The previous article’s encouraging result was real: wind plus interconnectors can dramatically shrink South Australia’s night-time problem.
But duration matters. The issue is not only how much energy is missing in total. It is how often you get long consecutive runs where wind plus interconnection still do not cover demand.
And the weather-year replay matters even more. In a bad wind year, those long runs become much more common.
So my conclusion is pretty simple:
South Australia’s night-time problem looks solvable, but not by wishful thinking.
It looks solvable by some mixture of:
a lot of wind
stronger interconnection
storage
and firm backup for the ugly tail
That is less romantic than saying “the batteries have won” or “the gas era is over.”
But it is more believable.
One final caveat: these are still simplified thought experiments, not a full dispatch model, and the historical replay is cleaner for South Australia than for Victoria or NSW because the eastern wind fleets were smaller in the earlier years.
Still, the broad lesson is hard to miss:
A decent year can make the problem look manageable.
A bad year can roughly double the number of long bad nights.

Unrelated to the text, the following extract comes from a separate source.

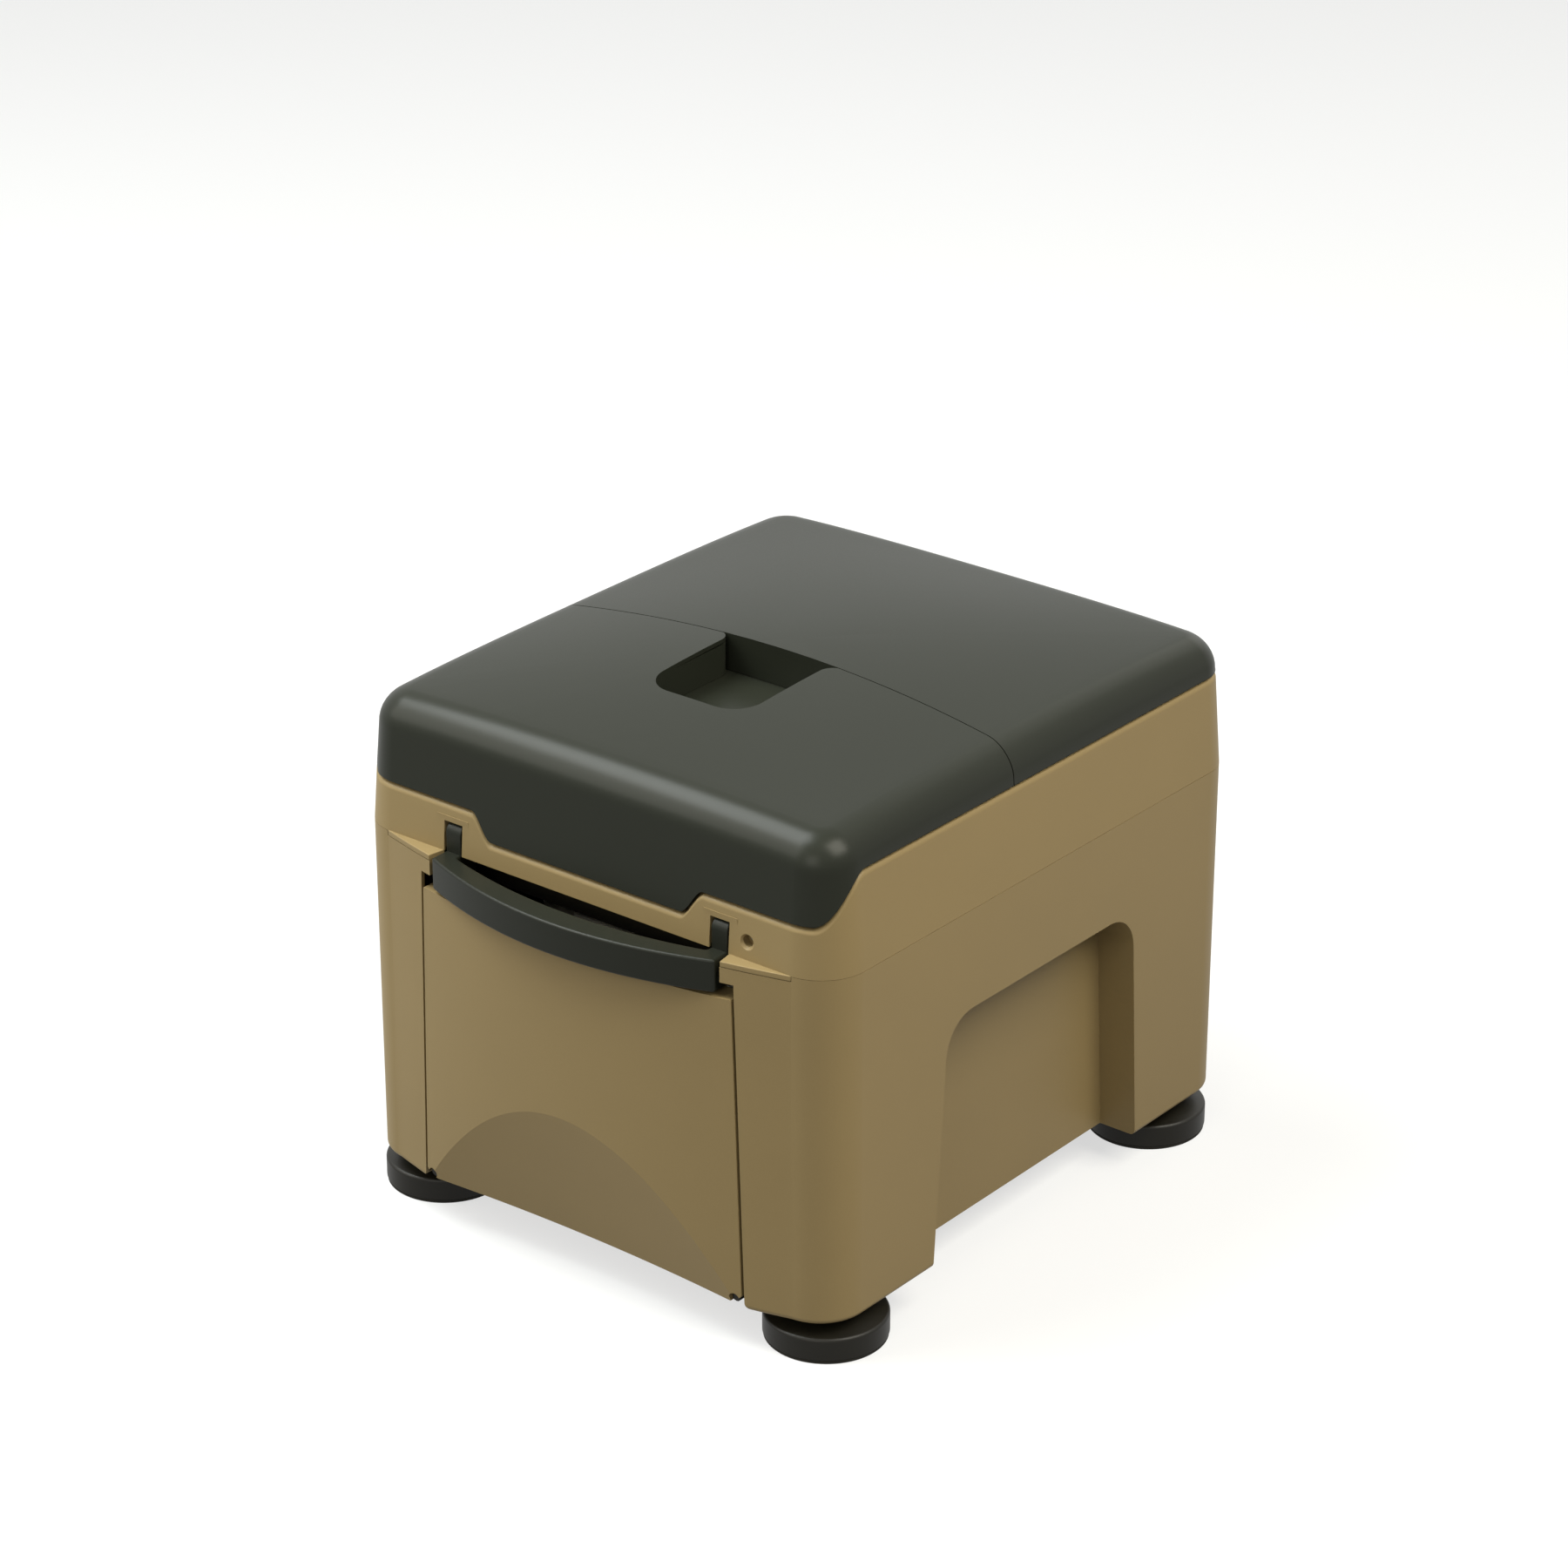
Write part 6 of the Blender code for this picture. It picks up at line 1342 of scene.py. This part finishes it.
class POTTY_OT_seat(PieceOperator, bpy.types.Operator):
    """Build the seat ring, its deck and the splash bowl."""

    bl_idname = "potty.seat"
    bl_label = "Seat and bowl"

    def execute(self, context):
        dressed(shaded(seat_mesh(), 50), "housing", "stone_plastic", "seat_ring")
        dressed(shaded(cleaned(deck_mesh())), "housing", "stone_plastic", "seat_deck")
        dressed(shaded(bowl_mesh(), 50), "housing", "stone_plastic", "bowl_insert")
        return {"FINISHED"}


class POTTY_OT_feet(PieceOperator, bpy.types.Operator):
    """Build the four levelling feet: disc, threaded stud and rubber pad."""

    bl_idname = "potty.feet"
    bl_label = "Levelling feet"

    def execute(self, context):
        for name in FOOT_NAMES:
            body = f"foot_{name}"
            low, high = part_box(f"foot_disc_{name}")
            centre = ((low.x + high.x) / 2, (low.y + high.y) / 2)
            disc = raw(f"{body}_disc", foot_disc(centre, low.z, high.z))
            dressed(shaded(disc, 30), body, "black_plastic", f"foot_disc_{name}")
            low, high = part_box(f"foot_stud_{name}")
            stud = stud_thread(f"{body}_stud", centre, low.z, high.z)
            dressed(shaded(stud, 50), body, "plated_steel", f"foot_stud_{name}")
            low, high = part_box(f"foot_pad_{name}")
            pad = raw(f"{body}_pad", foot_pad(centre, low.z, high.z))
            dressed(shaded(pad, 30), body, "black_rubber", f"foot_pad_{name}")
        return {"FINISHED"}


class POTTY_OT_fasteners(PieceOperator, bpy.types.Operator):
    """Build the screws and finish the pins, nuts, bumpers and inner pieces."""

    bl_idname = "potty.fasteners"
    bl_label = "Fasteners and inner pieces"

    def execute(self, context):
        for stem, (body, turn, axis, facing) in SCREW_GROUPS.items():
            nodes = sorted(name for name in NODES if name.startswith(stem))
            places = []
            for low, high in map(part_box, nodes):
                place = (low + high) / 2
                place[axis] = (high if facing > 0 else low)[axis] - facing * SCREW_HEAD_HEIGHT
                places.append(place)
                length = (high - low)[axis] - SCREW_HEAD_HEIGHT
            made = screws(f"{stem}s", places, turn, length)
            dressed(shaded(made, 40), body, "plated_steel", *nodes)
        for name, node in NODES.items():
            if not node.hide_render:
                node.data.materials.clear()
                node.data.materials.append(finish_for(SLOTS[name]))
        return {"FINISHED"}


class POTTY_OT_stage(PieceOperator, bpy.types.Operator):
    """Set up the floor, the room, the lights and the camera."""

    bl_idname = "potty.stage"
    bl_label = "Stage"

    def execute(self, context):
        scene = context.scene
        scene.view_settings.view_transform = "Standard"
        self.floor(scene.potty_stage.floor_white)
        self.room(scene, scene.potty_stage.room)
        for name, (place, size, colour) in LIGHTS.items():
            light = bpy.data.lights.new(f"{name} light", "AREA")
            light.size = size
            light.energy = getattr(scene.potty_stage, f"{name}_power")
            light.color = colour
            self.aimed(light, place, Vector(place) - LIGHT_AIM)
        lens = bpy.data.cameras.new("photo camera")
        lens.sensor_width = 36.0
        lens.lens = CAMERA_LENS
        scene.camera = self.aimed(lens, CAMERA_PLACE, Vector(CAMERA_BACK))
        return {"FINISHED"}

    def floor(self, white_share):
        """A plain pale floor, whitened where it is seen, that keeps the shadow."""
        bm = bmesh.new()
        bmesh.ops.create_grid(bm, x_segments=1, y_segments=1, size=FLOOR_HALF)
        floor = raw("floor", finished(bm))
        finish = Finish("pale_floor", 0.9, specular=0.0)
        camera = finish.add("ShaderNodeLightPath", output="Is Camera Ray")
        finish.set("Base Color", finish.blend(camera, (0.2, 0.2, 0.2, 1.0),
                                              (0.9, 0.9, 0.9, 1.0)))
        white = finish.add("ShaderNodeEmission", inputs={"Color": (1, 1, 1, 1), "Strength": 1.0})
        mixed = finish.add("ShaderNodeMixShader", inputs={
            0: finish.seen() * white_share, 1: Term(finish, finish.shader.outputs[0]), 2: white})
        finish.feed(finish.tree.nodes["Material Output"].inputs["Surface"], mixed)
        floor.data.materials.append(finish.material)

    def room(self, scene, strength):
        """An even room for light, white where it is seen."""
        world = bpy.data.worlds.new("room")
        world.use_nodes = True
        world.cycles.sampling_method = "NONE"
        scene.world = world
        room = Nodes(world.node_tree)
        room.tree.nodes.clear()
        even, white = [room.add("ShaderNodeBackground", inputs={"Color": colour, "Strength": power})
                       for colour, power in (((0.97, 0.98, 1.0, 1.0), strength),
                                             ((1.0, 1.0, 1.0, 1.0), 1.0))]
        mixed = room.add("ShaderNodeMixShader", inputs={0: room.seen(), 1: even, 2: white})
        room.feed(room.tree.nodes.new("ShaderNodeOutputWorld").inputs["Surface"], mixed)

    def aimed(self, data, place, back):
        """A light or camera at a place, its back turned one way."""
        made = raw(data.name, data)
        made.location = place
        made.rotation_euler = back.to_track_quat("Z", "Y").to_euler()
        return made


class POTTY_PT_panel(bpy.types.Panel):
    """Sidebar panel with the pieces and their settings."""

    bl_label = "Portable potty"
    bl_idname = "POTTY_PT_panel"
    bl_space_type = "VIEW_3D"
    bl_region_type = "UI"
    bl_category = "Potty"

    def draw(self, context):
        for group in GROUPS:
            settings = getattr(context.scene, group)
            column = self.layout.column(align=True)
            for name in settings.__annotations__:
                column.prop(settings, name)
        for operator in OPERATORS:
            self.layout.operator(operator.bl_idname)


OPERATORS = (POTTY_OT_housing, POTTY_OT_lid, POTTY_OT_handle, POTTY_OT_drawer, POTTY_OT_seat,
             POTTY_OT_feet, POTTY_OT_fasteners, POTTY_OT_stage)
GROUPS = {"potty_sizes": PottySizes, "potty_colours": PottyColours, "potty_stage": PottyStage}
CLASSES = (*GROUPS.values(), *OPERATORS, POTTY_PT_panel)


def register():
    for known in CLASSES:
        bpy.utils.register_class(known)
    for name, group in GROUPS.items():
        setattr(bpy.types.Scene, name, PointerProperty(type=group))


def unregister():
    for name in GROUPS:
        delattr(bpy.types.Scene, name)
    for known in reversed(CLASSES):
        bpy.utils.unregister_class(known)


def main():
    register()
    for operator in OPERATORS:
        group, name = operator.bl_idname.split(".")
        getattr(getattr(bpy.ops, group), name)()


if __name__ == "__main__":
    main()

And that is where firm backup earns its keep.
The next question is Victoria — and that is where South Australia’s status as a small state attached to larger neighbours may turn out to matter a great deal.




New York proponents of wind and solar point to other jurisdictions where much more renewable capacity has come online and say that we should do more. The South Australia experience you describe compared to recent New York weather shows why this is argument is absurd. New York rooftop solar capacity was 2% for 11 days after big snowstorm was followed by continuous below freezing temperatures. https://pragmaticenvironmentalistofnewyork.blog/2026/03/25/january-february-2026-winter-weather-proves-the-need-for-defr/
New York energy experts recognize the need for zero emissions firm backup for these ugly tails but the renewable proponents have so far ignored the risk of depending on something that does not exist. It is madness.
Maybe check the data more widely. Many have greater wind drought concerns.